Matthew Baer and a group of fellow students were staying in a rustic cabin on an island in North Carolina’s Outer Banks last year when a sudden windstorm cut out the power. They were miles away from civilization, working on environmental conservation projects with the National Park Service. Without lights or other modern comforts, the students felt slightly unnerved, as their effort was put on a different, somewhat unsteady, footing. Still, this power outage created one of Baer’s favorite memories from his Alternative Spring Break trip.
“What was amazing about this experience is that, in the end, the lack of power changed nothing,” says Baer (Col ’11). “Normally, a power outage would really affect us.” Rather than watch TV or surf the Internet, the students spent their free time playing cards and telling stories.
“The idea that normal college students could have this experience is really a testament to what ASB stands for and hopes to encourage,” Baer says.
Spring break—a time usually associated with sun-filled days spent lying poolside—has acquired new meaning thanks to the efforts of one of UVA’s largest student-run organizations. Alternative Spring Break enables students to engage in community service as well as travel to new locales, from Kenya to Trinidad to the Grand Canyon.
ASB, a nationwide organization, has grown at UVA from a mere three trips in 2003 to 60 domestic and international destinations during the spring, summer and winter breaks that involve 750 students. During ASB trips, students address community concerns such as environmental conservation, disaster relief, children’s education, health services and housing needs. Any UVA student can apply, and raising the necessary funds, which can range from $100 to $2,000 per trip, is up to each participant (some scholarships and grants are available).

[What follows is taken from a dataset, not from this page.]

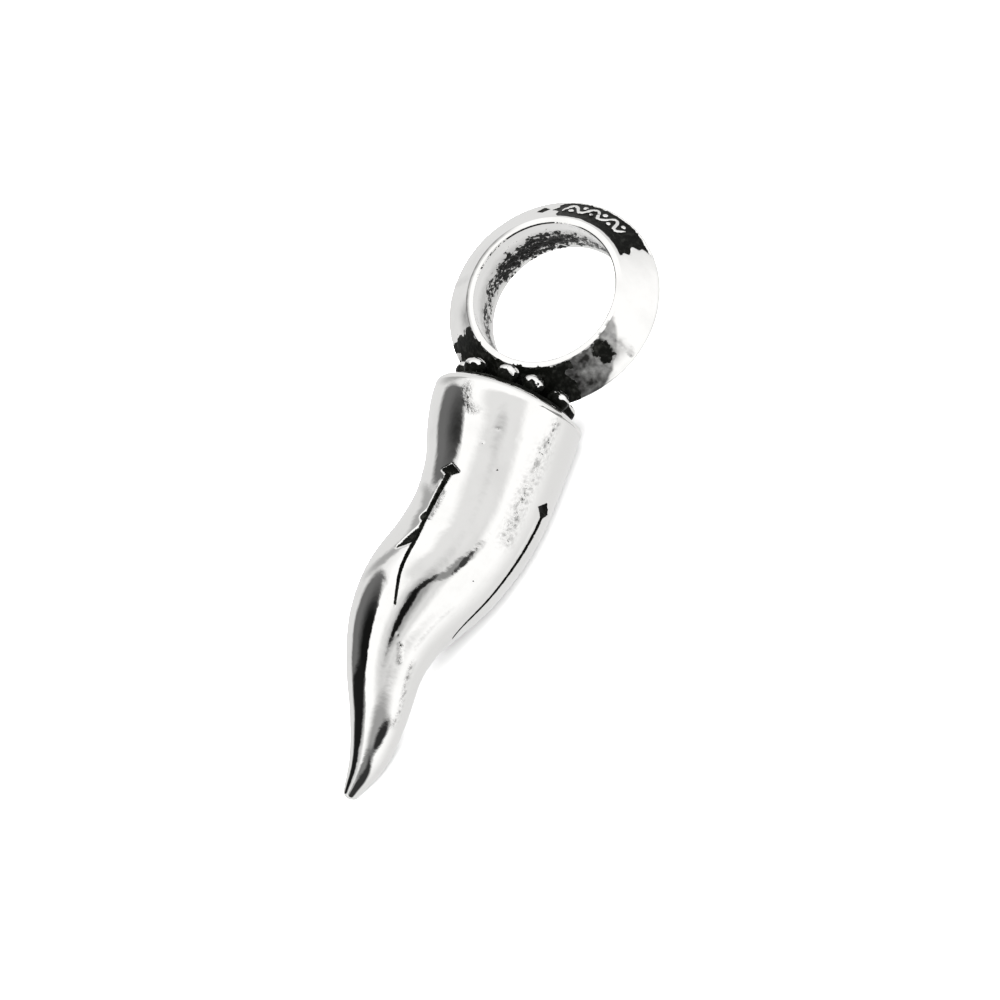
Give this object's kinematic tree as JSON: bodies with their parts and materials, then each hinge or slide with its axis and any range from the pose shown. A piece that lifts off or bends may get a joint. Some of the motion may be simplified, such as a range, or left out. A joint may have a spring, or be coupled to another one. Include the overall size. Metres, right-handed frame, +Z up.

Matt Dickey (Col ’10), president of ASB, says that the goal of each service trip is “to expose students to issues and inspire them to become service leaders in their own communities.” Indeed, many students return to Grounds with a greater commitment to civic volunteering; some even change their long-term career plans because of their experience.
What primarily effects this change is students’ involvement and interaction with the individuals in the communities they serve, and that often means overcoming language barriers. Carolyne Jones (Col ’10) spent two spring breaks tutoring sixth-grade children at a rural school in Jamaica. Their dialect posed a challenge as Jones tried to teach formal English for upcoming standardized tests.
One student named Jerron, who was “the tough guy and always getting into fights with his peers,” had a hard time paying attention to the lessons. Yet Jones worked with Jerron to overcome his language difficulties, and by the end of her week in Jamaica, Jerron wrote a thank-you note to her in English, saying he would never forget her lessons. Making this connection is something Jones will always remember. “I hope that we motivated him to think that education is important and worth his time,” she says.
Closer to home, in the Gulf Coast, students forged connections with members of the communities affected by Hurricane Katrina in 2005. Lucas Tyler (Col ’12) spent a week helping to rebuild homes in the area of St. Bernard’s Parish. After speaking at length with a woman whose neighborhood is still reeling from the effects of the storm, Tyler had a different sense of the storm’s aftermath. “Instead of sympathy, I felt a contagious happiness and sense of promise in the future of New Orleans,” he says.
ASB also forges bonds among the students. On one of her trips to Jamaica, Jones knew only one of the 36 UVA students boarding the flight. “It was sort of a scary thing to go to a foreign place without anyone you know, but you get to know the people in your group really well and really quickly,” she says.
After trips, students return to Grounds not only with a change in perspective and a widened circle of friends, but also a desire to continue serving through ASB. Lisa Keller (Col ’11) plans to lead a trip to Atlanta in March. “Each time I travel to a place for the first time and engage with people,” she says, “I leave longing to do more: to educate myself about the area, to raise awareness in others, and to seek justice for the situations I’ve seen.”